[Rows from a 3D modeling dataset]

%%

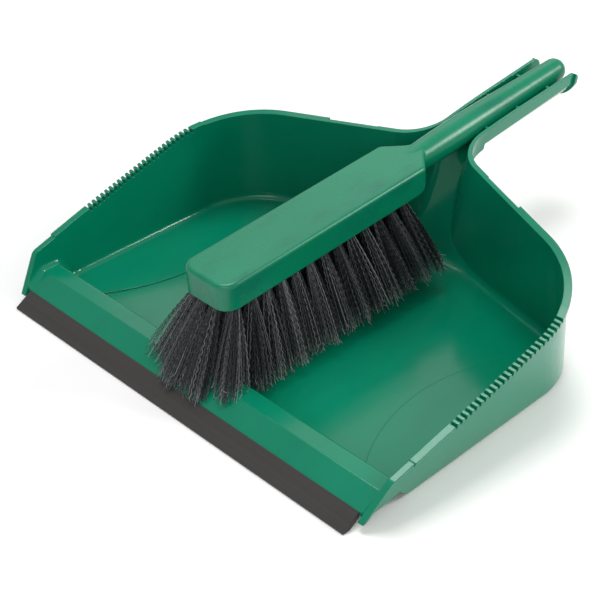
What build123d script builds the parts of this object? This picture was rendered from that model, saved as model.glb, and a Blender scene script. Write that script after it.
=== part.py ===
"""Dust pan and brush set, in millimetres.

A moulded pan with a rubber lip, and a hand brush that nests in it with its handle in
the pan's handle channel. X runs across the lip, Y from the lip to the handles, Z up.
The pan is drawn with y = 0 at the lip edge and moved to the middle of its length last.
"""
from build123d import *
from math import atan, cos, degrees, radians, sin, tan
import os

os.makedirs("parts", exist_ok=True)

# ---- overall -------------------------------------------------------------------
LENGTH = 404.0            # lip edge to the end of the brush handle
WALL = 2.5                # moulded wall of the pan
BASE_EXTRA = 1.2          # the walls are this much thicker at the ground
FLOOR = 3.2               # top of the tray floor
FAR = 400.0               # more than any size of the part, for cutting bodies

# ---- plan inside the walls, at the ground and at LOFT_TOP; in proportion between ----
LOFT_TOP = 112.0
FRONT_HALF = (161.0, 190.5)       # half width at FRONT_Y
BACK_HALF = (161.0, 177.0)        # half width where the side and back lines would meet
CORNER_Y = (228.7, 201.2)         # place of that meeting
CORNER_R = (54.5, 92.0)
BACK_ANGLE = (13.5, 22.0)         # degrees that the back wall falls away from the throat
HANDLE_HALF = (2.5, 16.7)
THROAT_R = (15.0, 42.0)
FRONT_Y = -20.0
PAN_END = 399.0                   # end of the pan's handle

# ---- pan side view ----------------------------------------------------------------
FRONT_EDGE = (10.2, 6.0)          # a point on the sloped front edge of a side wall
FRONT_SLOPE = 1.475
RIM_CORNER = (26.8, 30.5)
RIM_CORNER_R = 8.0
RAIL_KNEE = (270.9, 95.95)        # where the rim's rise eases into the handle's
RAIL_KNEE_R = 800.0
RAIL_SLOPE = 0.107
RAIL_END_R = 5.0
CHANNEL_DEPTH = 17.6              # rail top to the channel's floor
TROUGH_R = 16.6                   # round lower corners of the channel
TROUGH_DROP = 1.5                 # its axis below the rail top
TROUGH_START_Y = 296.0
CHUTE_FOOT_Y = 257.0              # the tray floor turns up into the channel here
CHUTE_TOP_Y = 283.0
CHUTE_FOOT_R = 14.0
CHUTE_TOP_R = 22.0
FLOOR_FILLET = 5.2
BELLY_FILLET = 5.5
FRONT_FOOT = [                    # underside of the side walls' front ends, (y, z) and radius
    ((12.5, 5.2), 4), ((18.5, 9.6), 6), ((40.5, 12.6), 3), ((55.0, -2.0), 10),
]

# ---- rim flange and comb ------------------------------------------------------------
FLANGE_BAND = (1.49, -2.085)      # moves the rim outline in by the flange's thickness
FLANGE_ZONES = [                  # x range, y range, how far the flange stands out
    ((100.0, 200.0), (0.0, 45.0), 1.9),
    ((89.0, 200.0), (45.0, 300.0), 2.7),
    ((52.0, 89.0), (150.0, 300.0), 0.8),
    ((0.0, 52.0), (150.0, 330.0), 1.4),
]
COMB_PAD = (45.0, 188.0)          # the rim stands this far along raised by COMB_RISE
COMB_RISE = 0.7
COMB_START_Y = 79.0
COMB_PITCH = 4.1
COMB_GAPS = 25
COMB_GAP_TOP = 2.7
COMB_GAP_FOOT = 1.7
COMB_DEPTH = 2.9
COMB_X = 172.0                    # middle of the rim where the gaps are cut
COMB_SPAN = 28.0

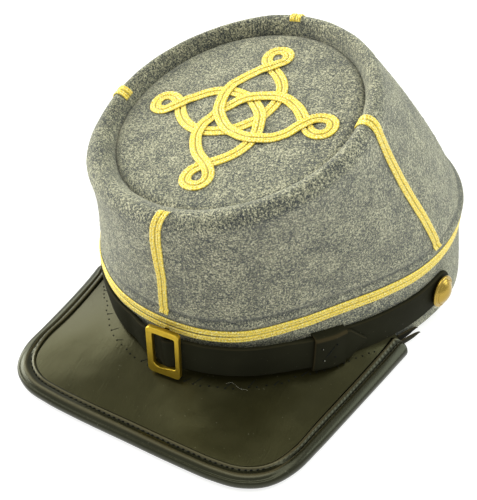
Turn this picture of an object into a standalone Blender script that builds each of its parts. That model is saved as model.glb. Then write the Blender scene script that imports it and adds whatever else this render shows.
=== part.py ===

%%

**WRITTEN EXERCISE:** Look through the data and show every line containing "that".

**SOLUTION FOR THIS TASK:**
What build123d script builds the parts of this object? This picture was rendered from that model, saved as model.glb, and a Blender scene script. Write that script after it.
A moulded pan with a rubber lip, and a hand brush that nests in it with its handle in
CORNER_Y = (228.7, 201.2)         # place of that meeting
BACK_ANGLE = (13.5, 22.0)         # degrees that the back wall falls away from the throat
Turn this picture of an object into a standalone Blender script that builds each of its parts. That model is saved as model.glb. Then write the Blender scene script that imports it and adds whatever else this render shows.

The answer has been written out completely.